▶ WHAT IS ASKED
Every line in the listing below from the one with "What build123d script" through the one with "return float(np.interp(z, POST_Z, POST_Y))" is to be reproduced exactly, both ends included; leave out the rest.

►

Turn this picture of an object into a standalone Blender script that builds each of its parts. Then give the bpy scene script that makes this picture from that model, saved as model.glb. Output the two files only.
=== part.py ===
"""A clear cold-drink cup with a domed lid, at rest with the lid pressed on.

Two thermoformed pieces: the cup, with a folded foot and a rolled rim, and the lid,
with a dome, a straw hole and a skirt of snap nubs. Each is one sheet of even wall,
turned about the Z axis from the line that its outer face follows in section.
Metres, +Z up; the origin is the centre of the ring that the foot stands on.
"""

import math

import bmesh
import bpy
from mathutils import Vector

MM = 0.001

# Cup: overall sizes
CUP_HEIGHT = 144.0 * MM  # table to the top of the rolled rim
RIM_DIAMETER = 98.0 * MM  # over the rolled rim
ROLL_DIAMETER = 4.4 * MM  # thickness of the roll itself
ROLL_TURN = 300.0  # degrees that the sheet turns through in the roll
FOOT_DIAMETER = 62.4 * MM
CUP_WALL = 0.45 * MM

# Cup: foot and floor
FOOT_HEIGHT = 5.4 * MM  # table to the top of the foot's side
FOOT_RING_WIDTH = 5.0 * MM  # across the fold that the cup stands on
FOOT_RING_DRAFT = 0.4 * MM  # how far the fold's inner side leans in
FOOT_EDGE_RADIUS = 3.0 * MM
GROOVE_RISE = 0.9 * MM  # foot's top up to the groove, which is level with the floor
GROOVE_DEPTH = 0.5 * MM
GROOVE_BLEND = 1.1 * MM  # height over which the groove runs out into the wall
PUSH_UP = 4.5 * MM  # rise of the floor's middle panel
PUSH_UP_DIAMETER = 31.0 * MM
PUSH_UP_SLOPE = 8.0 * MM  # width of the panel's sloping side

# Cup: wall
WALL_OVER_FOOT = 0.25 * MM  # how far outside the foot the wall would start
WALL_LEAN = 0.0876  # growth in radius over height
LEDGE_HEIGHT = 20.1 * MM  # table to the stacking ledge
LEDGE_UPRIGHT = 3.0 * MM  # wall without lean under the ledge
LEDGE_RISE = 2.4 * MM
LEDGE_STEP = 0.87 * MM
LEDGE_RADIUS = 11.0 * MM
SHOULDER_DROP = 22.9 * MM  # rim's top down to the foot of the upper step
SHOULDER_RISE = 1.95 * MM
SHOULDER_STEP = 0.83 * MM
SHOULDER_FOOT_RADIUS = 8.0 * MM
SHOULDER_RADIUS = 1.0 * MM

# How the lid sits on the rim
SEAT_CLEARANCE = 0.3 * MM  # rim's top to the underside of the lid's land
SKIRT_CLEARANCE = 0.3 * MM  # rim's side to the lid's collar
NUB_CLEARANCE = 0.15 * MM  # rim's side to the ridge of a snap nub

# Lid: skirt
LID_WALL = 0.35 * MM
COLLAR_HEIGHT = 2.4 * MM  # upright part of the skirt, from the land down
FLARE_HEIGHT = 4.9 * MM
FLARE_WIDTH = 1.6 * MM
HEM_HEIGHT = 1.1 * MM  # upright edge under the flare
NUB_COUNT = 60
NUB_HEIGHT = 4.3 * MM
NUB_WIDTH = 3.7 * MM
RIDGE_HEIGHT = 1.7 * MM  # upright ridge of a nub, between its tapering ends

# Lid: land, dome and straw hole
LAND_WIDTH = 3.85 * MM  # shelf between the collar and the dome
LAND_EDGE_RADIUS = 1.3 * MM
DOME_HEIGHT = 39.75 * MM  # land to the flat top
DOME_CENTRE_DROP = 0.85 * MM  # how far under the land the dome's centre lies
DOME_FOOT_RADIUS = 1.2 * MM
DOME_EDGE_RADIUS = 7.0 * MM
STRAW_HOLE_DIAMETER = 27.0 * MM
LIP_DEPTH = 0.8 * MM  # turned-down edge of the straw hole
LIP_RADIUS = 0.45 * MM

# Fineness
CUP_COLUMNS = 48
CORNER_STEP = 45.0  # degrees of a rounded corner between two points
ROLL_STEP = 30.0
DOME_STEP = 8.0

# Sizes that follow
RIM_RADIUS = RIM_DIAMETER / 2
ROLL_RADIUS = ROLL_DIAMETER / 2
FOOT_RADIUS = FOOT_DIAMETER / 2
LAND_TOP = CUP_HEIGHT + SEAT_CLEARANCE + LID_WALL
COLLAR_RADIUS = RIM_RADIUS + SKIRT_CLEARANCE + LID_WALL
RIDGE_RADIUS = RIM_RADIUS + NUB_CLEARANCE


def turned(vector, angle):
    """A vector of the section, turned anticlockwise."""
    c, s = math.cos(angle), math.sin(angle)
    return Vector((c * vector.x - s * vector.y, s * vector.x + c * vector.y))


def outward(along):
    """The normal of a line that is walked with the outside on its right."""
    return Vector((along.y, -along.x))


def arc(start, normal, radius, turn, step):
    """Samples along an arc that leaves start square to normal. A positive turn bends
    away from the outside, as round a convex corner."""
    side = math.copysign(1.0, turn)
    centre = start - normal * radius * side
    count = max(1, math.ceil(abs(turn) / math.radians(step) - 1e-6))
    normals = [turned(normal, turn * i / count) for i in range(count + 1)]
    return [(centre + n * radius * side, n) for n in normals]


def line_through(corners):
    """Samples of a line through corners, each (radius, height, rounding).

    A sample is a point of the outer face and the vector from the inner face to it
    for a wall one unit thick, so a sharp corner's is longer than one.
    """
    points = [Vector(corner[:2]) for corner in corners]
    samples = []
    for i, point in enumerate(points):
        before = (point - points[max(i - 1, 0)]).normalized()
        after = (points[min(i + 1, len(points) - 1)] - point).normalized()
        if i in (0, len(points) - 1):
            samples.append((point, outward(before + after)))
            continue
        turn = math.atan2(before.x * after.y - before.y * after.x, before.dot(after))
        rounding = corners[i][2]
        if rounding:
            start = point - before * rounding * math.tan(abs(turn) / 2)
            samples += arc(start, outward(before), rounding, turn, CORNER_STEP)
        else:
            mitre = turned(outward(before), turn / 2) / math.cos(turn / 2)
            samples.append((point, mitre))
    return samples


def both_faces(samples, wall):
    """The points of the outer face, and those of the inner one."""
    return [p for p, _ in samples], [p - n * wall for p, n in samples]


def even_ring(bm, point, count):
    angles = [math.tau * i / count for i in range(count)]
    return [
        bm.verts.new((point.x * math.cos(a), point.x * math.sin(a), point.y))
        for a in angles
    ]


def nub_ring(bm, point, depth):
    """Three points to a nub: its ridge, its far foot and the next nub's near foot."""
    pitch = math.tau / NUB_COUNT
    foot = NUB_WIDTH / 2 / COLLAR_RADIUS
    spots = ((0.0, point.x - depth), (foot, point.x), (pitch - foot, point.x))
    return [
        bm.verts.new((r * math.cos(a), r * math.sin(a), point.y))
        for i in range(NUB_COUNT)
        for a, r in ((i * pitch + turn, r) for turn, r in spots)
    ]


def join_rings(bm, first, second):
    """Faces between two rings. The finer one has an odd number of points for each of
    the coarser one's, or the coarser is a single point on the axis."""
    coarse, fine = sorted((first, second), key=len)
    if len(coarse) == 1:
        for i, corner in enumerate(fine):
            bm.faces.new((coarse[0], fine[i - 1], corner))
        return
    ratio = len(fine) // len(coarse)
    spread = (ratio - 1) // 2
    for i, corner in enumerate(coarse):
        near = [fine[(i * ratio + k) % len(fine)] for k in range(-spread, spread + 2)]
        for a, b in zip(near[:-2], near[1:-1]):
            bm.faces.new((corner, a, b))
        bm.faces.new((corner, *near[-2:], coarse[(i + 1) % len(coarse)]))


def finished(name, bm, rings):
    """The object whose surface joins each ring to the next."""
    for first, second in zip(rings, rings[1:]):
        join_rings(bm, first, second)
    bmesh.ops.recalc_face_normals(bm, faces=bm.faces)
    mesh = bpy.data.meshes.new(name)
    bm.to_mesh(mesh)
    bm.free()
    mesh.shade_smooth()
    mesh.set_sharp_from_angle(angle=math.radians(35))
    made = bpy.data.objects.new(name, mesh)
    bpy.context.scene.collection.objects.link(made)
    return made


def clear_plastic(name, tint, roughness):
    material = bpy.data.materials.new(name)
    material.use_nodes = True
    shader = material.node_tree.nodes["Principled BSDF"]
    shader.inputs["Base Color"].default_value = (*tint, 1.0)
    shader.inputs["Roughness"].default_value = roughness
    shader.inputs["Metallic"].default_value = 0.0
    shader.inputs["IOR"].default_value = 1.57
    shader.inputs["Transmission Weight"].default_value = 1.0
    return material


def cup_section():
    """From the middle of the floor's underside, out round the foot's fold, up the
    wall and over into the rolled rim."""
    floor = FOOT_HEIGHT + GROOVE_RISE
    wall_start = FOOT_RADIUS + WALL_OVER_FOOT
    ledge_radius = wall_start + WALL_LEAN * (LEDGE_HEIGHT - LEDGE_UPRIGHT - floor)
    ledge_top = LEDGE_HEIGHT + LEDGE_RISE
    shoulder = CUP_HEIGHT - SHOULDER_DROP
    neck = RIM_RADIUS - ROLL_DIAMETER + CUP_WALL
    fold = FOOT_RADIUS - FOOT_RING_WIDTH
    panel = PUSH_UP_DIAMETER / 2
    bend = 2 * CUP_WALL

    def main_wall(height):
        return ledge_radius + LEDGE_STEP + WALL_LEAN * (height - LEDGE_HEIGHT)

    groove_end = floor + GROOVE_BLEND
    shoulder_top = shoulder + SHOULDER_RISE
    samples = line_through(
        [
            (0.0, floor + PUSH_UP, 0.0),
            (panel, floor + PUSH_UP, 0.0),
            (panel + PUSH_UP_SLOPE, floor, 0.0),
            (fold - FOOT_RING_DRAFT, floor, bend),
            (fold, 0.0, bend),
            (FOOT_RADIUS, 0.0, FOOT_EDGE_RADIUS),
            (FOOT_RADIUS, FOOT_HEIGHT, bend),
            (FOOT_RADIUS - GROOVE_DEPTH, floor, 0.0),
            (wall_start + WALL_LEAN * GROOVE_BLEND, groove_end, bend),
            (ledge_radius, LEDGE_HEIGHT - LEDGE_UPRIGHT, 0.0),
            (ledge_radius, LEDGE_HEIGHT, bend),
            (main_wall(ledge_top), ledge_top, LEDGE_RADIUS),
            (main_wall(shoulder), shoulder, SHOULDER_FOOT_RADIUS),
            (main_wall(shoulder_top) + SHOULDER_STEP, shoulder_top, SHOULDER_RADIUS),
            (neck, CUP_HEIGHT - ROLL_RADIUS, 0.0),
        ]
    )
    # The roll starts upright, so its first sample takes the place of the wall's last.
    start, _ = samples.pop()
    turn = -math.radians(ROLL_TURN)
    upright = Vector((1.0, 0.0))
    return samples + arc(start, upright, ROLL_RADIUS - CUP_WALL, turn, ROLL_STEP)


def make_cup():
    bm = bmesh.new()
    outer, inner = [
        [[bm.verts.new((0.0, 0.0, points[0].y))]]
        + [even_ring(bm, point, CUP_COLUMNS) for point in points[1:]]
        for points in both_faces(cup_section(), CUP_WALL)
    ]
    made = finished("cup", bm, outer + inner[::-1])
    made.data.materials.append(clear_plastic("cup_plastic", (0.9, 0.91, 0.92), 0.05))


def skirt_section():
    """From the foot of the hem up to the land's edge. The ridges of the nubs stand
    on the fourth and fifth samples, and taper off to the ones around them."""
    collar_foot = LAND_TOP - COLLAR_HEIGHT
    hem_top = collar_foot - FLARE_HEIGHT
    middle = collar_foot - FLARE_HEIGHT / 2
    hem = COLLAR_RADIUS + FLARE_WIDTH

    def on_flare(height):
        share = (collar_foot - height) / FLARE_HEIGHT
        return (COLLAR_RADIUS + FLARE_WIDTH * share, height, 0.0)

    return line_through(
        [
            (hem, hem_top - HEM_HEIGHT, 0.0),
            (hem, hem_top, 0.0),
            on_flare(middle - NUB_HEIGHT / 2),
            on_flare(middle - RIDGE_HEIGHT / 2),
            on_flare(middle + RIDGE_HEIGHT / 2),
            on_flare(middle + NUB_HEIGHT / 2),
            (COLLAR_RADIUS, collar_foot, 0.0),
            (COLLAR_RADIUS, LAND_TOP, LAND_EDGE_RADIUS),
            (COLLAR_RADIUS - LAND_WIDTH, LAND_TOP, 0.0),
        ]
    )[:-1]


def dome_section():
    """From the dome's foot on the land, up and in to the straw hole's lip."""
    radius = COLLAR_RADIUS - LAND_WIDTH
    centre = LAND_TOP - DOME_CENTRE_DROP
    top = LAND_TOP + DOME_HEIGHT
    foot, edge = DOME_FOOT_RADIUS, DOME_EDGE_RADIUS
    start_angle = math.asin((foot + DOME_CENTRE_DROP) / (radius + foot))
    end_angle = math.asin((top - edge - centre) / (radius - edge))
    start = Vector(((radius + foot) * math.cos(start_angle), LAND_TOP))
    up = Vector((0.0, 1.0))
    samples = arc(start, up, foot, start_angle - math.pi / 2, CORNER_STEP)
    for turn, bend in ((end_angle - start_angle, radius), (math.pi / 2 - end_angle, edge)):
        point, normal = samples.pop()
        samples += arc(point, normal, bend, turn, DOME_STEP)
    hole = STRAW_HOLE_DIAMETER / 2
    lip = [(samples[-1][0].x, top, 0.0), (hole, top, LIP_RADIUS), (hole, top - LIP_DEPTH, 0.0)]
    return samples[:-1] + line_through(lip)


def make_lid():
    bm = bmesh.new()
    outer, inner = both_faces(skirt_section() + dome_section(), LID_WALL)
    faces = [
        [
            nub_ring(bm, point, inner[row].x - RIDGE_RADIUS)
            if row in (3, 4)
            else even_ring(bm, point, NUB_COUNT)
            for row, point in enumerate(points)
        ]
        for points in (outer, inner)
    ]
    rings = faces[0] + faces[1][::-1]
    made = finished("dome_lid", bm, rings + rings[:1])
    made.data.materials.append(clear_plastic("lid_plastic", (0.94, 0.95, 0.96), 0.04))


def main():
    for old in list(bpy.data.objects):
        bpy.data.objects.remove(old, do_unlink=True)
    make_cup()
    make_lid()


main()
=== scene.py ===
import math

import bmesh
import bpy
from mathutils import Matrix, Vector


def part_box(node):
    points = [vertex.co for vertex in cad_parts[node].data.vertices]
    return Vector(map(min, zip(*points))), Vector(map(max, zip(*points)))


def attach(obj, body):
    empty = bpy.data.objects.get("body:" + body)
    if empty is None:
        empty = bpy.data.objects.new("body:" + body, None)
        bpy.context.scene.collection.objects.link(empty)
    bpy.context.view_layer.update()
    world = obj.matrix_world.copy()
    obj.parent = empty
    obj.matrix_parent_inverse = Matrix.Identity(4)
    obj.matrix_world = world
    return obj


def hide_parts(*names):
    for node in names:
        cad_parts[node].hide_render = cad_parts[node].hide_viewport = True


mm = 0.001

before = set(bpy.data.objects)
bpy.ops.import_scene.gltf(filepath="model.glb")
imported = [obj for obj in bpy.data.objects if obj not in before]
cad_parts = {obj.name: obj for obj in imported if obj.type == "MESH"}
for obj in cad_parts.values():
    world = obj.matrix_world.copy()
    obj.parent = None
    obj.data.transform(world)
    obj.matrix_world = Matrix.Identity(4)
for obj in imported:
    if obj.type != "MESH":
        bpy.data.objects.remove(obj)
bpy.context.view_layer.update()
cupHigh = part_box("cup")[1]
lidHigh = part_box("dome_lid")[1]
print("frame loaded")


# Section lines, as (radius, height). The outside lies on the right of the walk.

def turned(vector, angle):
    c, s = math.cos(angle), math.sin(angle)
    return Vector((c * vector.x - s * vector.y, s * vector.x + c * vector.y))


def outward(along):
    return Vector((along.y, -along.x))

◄
►

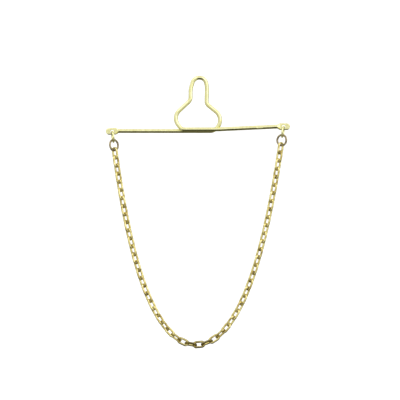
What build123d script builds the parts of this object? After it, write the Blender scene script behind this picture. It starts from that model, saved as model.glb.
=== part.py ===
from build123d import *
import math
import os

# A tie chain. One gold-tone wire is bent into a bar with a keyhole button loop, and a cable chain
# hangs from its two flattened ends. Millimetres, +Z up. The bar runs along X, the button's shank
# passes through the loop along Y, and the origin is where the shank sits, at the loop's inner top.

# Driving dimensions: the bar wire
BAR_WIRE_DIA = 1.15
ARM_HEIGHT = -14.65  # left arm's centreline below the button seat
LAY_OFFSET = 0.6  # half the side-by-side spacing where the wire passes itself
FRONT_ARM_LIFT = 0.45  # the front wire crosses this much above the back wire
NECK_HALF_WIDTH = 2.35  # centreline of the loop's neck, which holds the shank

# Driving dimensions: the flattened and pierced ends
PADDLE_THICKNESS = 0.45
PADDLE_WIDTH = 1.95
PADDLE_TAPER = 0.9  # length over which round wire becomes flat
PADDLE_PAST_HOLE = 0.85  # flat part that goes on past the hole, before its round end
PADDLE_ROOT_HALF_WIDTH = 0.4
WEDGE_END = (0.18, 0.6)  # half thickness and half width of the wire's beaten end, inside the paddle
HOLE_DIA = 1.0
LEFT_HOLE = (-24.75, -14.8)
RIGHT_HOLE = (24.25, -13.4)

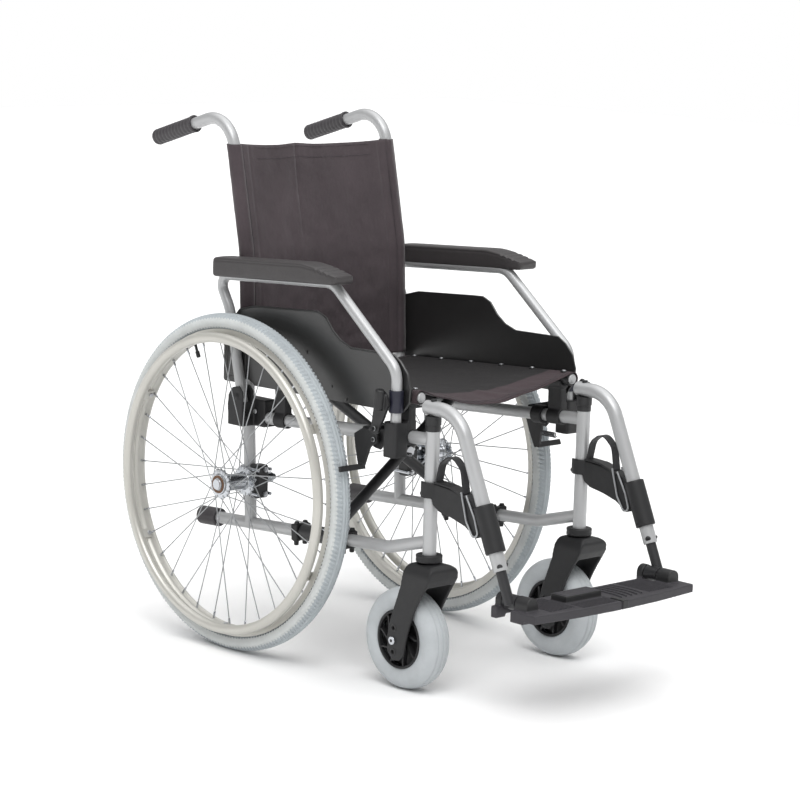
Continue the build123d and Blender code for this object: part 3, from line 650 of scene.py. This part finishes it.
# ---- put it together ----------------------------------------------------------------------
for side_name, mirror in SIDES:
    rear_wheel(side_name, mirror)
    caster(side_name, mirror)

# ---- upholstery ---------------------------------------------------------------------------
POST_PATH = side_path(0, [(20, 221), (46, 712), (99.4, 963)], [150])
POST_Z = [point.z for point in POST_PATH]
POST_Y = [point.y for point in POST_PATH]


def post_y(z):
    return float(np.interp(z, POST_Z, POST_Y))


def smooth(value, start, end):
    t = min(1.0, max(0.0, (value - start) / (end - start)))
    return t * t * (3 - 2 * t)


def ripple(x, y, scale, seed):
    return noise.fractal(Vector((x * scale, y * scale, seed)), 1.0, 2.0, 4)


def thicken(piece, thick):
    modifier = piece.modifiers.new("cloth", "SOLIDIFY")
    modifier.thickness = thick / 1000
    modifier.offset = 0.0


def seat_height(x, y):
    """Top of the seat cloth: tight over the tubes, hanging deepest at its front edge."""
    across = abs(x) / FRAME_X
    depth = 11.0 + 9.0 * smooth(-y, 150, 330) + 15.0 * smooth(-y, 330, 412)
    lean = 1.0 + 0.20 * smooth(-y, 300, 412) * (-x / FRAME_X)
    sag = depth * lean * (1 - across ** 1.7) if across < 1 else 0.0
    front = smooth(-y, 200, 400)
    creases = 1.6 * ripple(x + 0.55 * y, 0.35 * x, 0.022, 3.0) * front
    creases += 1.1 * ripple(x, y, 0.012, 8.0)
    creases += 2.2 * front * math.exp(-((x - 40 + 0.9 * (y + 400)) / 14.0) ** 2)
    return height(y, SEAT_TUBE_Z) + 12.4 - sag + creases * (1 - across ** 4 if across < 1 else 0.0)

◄

▶ EXERCISE OUTPUT
What build123d script builds the parts of this object? After it, write the Blender scene script behind this picture. It starts from that model, saved as model.glb.
=== part.py ===
from build123d import *
import math
import os

# A tie chain. One gold-tone wire is bent into a bar with a keyhole button loop, and a cable chain
# hangs from its two flattened ends. Millimetres, +Z up. The bar runs along X, the button's shank
# passes through the loop along Y, and the origin is where the shank sits, at the loop's inner top.

# Driving dimensions: the bar wire
BAR_WIRE_DIA = 1.15
ARM_HEIGHT = -14.65  # left arm's centreline below the button seat
LAY_OFFSET = 0.6  # half the side-by-side spacing where the wire passes itself
FRONT_ARM_LIFT = 0.45  # the front wire crosses this much above the back wire
NECK_HALF_WIDTH = 2.35  # centreline of the loop's neck, which holds the shank

# Driving dimensions: the flattened and pierced ends
PADDLE_THICKNESS = 0.45
PADDLE_WIDTH = 1.95
PADDLE_TAPER = 0.9  # length over which round wire becomes flat
PADDLE_PAST_HOLE = 0.85  # flat part that goes on past the hole, before its round end
PADDLE_ROOT_HALF_WIDTH = 0.4
WEDGE_END = (0.18, 0.6)  # half thickness and half width of the wire's beaten end, inside the paddle
HOLE_DIA = 1.0
LEFT_HOLE = (-24.75, -14.8)
RIGHT_HOLE = (24.25, -13.4)

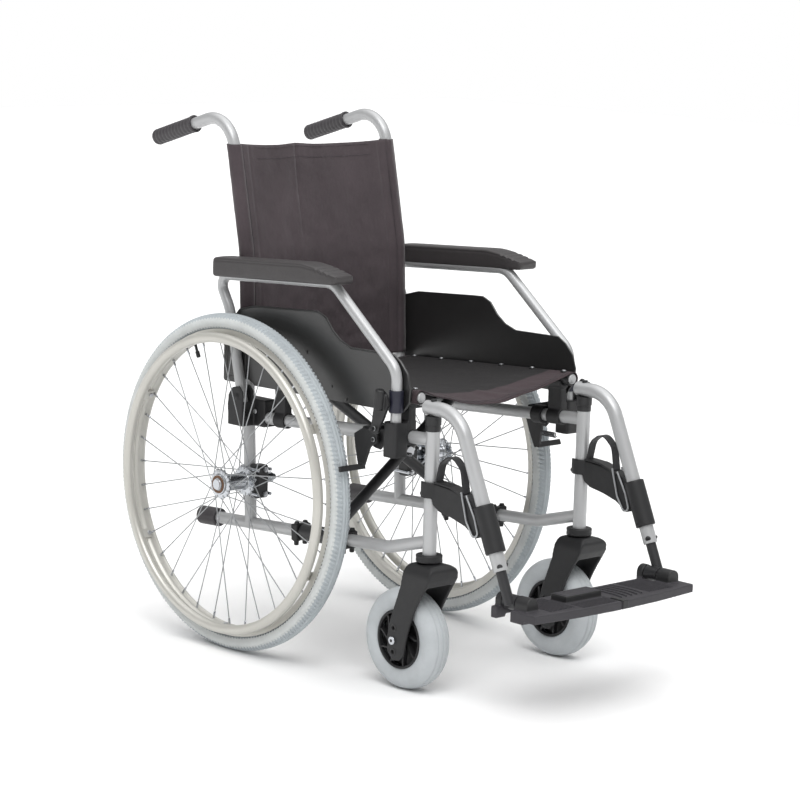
Continue the build123d and Blender code for this object: part 3, from line 650 of scene.py. This part finishes it.
# ---- put it together ----------------------------------------------------------------------
for side_name, mirror in SIDES:
    rear_wheel(side_name, mirror)
    caster(side_name, mirror)

# ---- upholstery ---------------------------------------------------------------------------
POST_PATH = side_path(0, [(20, 221), (46, 712), (99.4, 963)], [150])
POST_Z = [point.z for point in POST_PATH]
POST_Y = [point.y for point in POST_PATH]


def post_y(z):
    return float(np.interp(z, POST_Z, POST_Y))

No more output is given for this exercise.